But what if you want the POV of more than one person in a single scene? There are ways to do this without a scene break in limited 3rd, though you want to be careful with them, they require very close control of your POV, and a very careful consideration of how you’re moving the reader from character to character. I’m not going to say don’t try it–on the contrary, do try it! You’ll come out of it with better control of POV and the flow of information to the reader. But you know what can give your reader the thoughts of multiple characters in a single scene without so much as breaking a sweat?

That’s right. Omniscient.

On twitter, Alex Clark-McGlenn suggested (if I understood correctly) that one of the problems with omni was an inherent lack of tension:

Since in omni the narrator knows all, why isn’t the narrative giving you this or that or the other piece of information? The reader, perhaps, rather than feeling enthralled feels manipulated. Or the omniscient voice, since it would know who the murderer was (to take an unsubtle example) must naturally mention that at some point, and there’s the end of suspense.

So, I disagree that tension is a product of concealing information from the reader. You get tension a couple of different ways, and one of them does involve controlling the rate of information the reader gets, but that’s not exactly the same thing as “concealing” that information. Just knowing what’s going to happen isn’t always going to kill tension. Now, if you’re handling your omniscient POV badly, yeah, it’s going to kick the reader out of the story enough that they wonder why the heck the narrator is hiding this or that. And if you’re trained up as a writer to think that limited 3rd is the one true POV, you’re maybe not going to handle omni very well.

There’s a tendency to think of omni as though it’s basically 3rd limited except you can headhop all you want and throw in whatever info you want, and of course that’s difficult because it violates everything one has learned about doing POV well–heck, when you try doing that, the results aren’t good at all, and so how the heck does it work, when it works???

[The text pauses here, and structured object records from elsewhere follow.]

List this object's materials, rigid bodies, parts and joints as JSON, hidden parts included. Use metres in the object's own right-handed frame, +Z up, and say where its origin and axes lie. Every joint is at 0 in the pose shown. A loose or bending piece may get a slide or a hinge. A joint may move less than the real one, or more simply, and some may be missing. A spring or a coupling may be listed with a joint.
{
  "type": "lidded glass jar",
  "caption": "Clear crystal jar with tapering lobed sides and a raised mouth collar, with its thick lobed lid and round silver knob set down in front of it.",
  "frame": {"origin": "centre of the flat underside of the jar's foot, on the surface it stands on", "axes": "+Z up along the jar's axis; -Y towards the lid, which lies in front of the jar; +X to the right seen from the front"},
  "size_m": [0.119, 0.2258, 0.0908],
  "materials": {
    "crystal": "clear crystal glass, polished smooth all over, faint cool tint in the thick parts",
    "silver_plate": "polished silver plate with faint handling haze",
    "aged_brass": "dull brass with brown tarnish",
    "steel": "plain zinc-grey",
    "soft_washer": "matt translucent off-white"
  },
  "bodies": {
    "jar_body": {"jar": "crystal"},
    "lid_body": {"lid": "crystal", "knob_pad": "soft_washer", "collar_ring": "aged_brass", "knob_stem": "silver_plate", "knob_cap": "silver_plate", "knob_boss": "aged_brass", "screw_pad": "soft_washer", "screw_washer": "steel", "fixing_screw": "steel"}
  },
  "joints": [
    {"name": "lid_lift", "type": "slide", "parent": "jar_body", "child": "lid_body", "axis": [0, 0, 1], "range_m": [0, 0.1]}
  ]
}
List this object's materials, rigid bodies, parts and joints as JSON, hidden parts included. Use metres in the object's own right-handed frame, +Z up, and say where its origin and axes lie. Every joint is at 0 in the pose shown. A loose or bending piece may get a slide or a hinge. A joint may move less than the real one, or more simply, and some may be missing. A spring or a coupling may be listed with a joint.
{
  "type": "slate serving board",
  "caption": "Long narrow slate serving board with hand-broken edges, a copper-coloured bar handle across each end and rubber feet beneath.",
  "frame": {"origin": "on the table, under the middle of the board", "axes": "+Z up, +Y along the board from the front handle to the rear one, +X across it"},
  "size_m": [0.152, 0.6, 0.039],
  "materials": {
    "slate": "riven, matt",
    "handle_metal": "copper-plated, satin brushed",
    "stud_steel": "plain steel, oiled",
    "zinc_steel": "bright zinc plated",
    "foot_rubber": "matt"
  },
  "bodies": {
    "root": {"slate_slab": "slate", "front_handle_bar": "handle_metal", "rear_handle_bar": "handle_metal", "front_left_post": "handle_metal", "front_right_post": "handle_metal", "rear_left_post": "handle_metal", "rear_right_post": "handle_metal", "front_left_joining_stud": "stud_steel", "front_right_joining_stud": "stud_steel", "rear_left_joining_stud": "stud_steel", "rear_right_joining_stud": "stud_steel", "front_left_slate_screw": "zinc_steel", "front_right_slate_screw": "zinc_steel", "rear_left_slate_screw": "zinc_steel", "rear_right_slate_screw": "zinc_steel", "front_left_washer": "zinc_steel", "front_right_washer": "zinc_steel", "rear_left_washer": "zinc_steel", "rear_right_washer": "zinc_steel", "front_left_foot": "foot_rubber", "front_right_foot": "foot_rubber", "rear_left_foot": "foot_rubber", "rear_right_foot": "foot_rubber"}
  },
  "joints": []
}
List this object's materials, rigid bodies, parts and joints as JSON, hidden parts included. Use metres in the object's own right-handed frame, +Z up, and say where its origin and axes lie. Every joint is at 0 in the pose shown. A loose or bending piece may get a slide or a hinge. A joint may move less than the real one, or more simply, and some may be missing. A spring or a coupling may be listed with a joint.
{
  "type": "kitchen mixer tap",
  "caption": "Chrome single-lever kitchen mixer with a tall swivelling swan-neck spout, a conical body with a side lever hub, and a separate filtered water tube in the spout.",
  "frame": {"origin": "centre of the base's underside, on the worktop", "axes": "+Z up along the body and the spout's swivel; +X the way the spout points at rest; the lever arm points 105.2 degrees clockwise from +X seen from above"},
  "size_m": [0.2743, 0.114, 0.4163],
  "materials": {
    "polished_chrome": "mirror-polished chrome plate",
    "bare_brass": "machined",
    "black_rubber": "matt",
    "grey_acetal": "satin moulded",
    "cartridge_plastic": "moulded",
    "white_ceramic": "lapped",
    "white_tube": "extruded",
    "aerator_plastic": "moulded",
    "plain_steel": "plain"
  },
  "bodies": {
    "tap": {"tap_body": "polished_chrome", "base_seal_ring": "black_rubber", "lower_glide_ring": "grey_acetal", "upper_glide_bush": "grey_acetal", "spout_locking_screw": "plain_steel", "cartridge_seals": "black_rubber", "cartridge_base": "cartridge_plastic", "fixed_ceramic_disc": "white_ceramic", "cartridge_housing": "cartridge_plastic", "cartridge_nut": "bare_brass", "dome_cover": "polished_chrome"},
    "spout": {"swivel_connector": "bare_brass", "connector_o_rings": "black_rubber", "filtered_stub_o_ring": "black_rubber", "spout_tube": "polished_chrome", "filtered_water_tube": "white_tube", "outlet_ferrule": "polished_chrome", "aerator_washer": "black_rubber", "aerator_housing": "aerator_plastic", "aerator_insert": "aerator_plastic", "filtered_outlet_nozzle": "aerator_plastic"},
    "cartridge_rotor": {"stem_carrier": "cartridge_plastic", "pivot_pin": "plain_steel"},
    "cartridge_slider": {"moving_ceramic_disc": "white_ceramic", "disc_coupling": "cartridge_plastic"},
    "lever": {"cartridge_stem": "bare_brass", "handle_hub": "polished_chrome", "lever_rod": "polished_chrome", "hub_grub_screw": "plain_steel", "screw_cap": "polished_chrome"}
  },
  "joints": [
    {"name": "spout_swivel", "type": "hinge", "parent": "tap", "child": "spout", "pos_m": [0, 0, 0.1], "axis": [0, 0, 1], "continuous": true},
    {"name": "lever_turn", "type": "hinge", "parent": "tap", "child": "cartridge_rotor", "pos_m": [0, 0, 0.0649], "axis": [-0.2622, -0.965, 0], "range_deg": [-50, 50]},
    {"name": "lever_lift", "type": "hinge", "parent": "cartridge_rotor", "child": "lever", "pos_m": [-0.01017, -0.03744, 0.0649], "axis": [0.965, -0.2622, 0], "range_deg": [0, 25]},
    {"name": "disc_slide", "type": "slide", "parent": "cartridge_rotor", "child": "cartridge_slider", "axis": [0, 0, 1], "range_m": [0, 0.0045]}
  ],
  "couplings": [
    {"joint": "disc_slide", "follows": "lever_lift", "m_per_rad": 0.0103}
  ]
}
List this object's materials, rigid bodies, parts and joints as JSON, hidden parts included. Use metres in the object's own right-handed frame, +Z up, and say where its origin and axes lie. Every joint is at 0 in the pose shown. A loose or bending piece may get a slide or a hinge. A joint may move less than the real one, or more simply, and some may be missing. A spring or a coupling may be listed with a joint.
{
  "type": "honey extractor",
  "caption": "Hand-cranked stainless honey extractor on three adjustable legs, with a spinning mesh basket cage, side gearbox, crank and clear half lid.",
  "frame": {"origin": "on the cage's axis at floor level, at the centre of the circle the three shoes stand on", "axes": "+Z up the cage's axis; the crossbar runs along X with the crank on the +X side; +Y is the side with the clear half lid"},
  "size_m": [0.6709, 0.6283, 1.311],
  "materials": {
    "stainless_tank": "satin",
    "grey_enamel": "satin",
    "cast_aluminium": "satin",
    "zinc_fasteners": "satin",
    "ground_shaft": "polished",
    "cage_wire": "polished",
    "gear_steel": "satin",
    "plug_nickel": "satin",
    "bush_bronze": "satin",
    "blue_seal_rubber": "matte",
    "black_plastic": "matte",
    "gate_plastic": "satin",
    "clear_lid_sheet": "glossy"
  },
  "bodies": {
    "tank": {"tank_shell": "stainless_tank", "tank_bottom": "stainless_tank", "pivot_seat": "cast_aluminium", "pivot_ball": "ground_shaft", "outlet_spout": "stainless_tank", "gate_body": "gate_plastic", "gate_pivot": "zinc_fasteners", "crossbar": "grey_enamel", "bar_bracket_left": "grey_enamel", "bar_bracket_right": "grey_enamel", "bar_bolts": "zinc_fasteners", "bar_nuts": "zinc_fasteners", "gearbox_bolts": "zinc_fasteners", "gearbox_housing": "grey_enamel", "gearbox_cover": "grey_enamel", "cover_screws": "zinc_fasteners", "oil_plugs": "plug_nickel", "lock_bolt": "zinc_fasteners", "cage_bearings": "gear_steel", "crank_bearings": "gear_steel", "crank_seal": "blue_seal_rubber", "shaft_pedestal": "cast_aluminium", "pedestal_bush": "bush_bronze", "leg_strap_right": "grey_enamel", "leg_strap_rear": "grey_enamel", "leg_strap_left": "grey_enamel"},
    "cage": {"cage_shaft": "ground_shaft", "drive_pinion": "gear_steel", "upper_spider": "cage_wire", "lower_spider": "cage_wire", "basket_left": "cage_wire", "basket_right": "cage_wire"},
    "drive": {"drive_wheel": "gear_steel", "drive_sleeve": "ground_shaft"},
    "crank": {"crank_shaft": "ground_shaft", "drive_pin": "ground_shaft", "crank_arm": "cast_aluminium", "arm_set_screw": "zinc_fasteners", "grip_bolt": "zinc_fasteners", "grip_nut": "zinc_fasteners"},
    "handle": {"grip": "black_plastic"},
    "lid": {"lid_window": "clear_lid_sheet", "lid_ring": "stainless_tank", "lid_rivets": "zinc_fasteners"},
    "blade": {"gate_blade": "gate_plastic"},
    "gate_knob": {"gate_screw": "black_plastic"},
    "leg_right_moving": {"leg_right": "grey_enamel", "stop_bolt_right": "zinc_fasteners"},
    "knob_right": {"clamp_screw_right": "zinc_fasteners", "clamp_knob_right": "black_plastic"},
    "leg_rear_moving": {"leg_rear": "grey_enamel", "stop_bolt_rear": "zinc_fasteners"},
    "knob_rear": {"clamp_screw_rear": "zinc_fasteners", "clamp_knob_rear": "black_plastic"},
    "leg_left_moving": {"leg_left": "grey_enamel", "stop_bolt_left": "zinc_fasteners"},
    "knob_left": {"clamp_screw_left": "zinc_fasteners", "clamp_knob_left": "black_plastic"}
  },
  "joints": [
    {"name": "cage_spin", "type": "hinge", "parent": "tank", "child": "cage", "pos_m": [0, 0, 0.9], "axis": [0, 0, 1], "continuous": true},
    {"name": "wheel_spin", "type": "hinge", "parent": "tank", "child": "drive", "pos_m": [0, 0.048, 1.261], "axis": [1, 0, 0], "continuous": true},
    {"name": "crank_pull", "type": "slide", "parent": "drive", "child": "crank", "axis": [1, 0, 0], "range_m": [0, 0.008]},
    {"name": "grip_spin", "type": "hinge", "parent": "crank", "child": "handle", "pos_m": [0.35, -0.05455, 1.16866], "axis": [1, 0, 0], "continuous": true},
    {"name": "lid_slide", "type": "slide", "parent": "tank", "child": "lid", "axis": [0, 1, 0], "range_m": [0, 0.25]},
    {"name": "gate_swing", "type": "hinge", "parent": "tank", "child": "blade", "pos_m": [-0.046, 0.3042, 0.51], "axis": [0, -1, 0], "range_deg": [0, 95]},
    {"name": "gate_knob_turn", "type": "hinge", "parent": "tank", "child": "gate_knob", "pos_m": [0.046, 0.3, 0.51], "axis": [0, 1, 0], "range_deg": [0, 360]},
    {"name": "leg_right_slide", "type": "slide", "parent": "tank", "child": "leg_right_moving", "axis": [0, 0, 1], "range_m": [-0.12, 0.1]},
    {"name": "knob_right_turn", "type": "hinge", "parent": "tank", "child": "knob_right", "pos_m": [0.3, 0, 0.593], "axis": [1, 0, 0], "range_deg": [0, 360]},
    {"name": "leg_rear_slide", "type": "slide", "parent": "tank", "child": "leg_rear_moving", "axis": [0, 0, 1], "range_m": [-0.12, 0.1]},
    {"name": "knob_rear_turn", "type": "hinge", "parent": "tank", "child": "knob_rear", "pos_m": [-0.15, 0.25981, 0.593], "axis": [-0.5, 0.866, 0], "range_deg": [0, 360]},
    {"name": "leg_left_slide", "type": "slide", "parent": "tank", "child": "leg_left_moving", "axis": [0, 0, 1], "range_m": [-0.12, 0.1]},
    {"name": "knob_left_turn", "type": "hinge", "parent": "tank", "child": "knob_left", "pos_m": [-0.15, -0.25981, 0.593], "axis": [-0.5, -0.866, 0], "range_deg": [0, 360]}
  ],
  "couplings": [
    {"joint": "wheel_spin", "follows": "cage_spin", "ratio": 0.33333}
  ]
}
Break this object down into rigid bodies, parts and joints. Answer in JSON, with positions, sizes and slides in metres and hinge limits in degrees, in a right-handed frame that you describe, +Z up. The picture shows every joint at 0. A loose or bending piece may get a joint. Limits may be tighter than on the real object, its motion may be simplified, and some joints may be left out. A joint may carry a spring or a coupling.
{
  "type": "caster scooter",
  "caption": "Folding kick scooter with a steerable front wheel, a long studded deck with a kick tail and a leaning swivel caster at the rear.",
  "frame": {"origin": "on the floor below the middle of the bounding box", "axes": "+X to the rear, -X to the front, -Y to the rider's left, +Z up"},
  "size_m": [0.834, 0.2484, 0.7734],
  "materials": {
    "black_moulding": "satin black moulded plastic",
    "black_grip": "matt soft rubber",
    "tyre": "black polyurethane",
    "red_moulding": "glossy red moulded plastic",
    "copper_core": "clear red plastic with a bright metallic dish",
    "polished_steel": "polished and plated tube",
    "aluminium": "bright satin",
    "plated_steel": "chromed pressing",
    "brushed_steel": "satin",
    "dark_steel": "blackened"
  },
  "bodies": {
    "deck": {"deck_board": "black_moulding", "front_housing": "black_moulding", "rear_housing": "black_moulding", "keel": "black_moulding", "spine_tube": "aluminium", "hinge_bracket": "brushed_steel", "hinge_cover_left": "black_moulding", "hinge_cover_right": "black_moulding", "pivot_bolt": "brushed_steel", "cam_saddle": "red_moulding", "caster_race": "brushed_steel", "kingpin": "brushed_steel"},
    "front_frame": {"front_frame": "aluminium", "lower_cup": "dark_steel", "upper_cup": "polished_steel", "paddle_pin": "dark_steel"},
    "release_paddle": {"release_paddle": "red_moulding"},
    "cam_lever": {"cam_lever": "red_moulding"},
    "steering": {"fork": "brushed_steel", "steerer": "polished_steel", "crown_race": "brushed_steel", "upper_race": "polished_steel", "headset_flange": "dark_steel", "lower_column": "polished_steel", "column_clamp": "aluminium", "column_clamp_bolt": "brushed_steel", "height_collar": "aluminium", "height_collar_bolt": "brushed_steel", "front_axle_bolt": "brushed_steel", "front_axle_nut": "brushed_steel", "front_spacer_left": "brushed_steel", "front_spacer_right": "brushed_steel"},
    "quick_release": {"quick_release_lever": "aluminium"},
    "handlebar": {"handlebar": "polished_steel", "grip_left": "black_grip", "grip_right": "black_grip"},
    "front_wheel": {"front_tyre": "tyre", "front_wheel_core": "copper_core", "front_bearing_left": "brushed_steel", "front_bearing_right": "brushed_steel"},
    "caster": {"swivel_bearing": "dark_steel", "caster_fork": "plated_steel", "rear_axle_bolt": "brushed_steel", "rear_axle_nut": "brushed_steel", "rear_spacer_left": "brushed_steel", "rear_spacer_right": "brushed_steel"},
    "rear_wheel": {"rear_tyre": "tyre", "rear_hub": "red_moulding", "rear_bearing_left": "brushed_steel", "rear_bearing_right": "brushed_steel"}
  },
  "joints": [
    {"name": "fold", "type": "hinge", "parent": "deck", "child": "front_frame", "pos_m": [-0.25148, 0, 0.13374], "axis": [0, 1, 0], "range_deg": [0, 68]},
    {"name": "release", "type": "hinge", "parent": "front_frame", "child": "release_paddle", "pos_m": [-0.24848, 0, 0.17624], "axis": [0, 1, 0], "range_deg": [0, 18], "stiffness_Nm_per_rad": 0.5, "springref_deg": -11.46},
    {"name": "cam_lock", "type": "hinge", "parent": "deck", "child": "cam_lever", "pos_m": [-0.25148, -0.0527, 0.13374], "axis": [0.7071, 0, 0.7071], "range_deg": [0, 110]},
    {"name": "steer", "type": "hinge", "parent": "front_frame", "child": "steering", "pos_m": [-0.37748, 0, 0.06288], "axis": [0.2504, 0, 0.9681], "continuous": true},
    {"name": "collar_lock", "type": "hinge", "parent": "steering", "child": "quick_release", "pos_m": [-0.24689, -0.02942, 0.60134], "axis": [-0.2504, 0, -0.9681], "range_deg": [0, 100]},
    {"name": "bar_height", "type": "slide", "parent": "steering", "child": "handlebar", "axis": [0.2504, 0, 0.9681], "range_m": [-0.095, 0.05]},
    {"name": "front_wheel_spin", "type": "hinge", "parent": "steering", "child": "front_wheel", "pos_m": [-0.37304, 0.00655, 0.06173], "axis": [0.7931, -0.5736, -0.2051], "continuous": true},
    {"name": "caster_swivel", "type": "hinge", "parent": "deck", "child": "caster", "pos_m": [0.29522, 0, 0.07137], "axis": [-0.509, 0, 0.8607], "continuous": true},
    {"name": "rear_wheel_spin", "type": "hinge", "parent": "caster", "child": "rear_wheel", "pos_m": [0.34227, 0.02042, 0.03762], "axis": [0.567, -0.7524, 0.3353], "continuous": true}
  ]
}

But it’s really very simple. Omniscient always has a narrator. That narrator, by the way, is not always literally omniscient in the sense that they know everything there is to know in the universe. They are omniscient for the purposes of the story.

Sometimes that narrator is named–sometimes they declare themselves the narrator from the start, and tell you who they are. Sometimes the narrator is essentially a version of the actual author of the story. Sometimes they stand so far in the background you hardly know there’s a narrator at all, but they’re there.

But the story is always being told from the POV of that narrator, who just happens to know a whole lot about the circumstances of the story, for whatever reason. They’re telling you the story, commenting on it, judging it, maybe even making snarky remarks about it. But the story is being filtered through the perceptions of that narrator.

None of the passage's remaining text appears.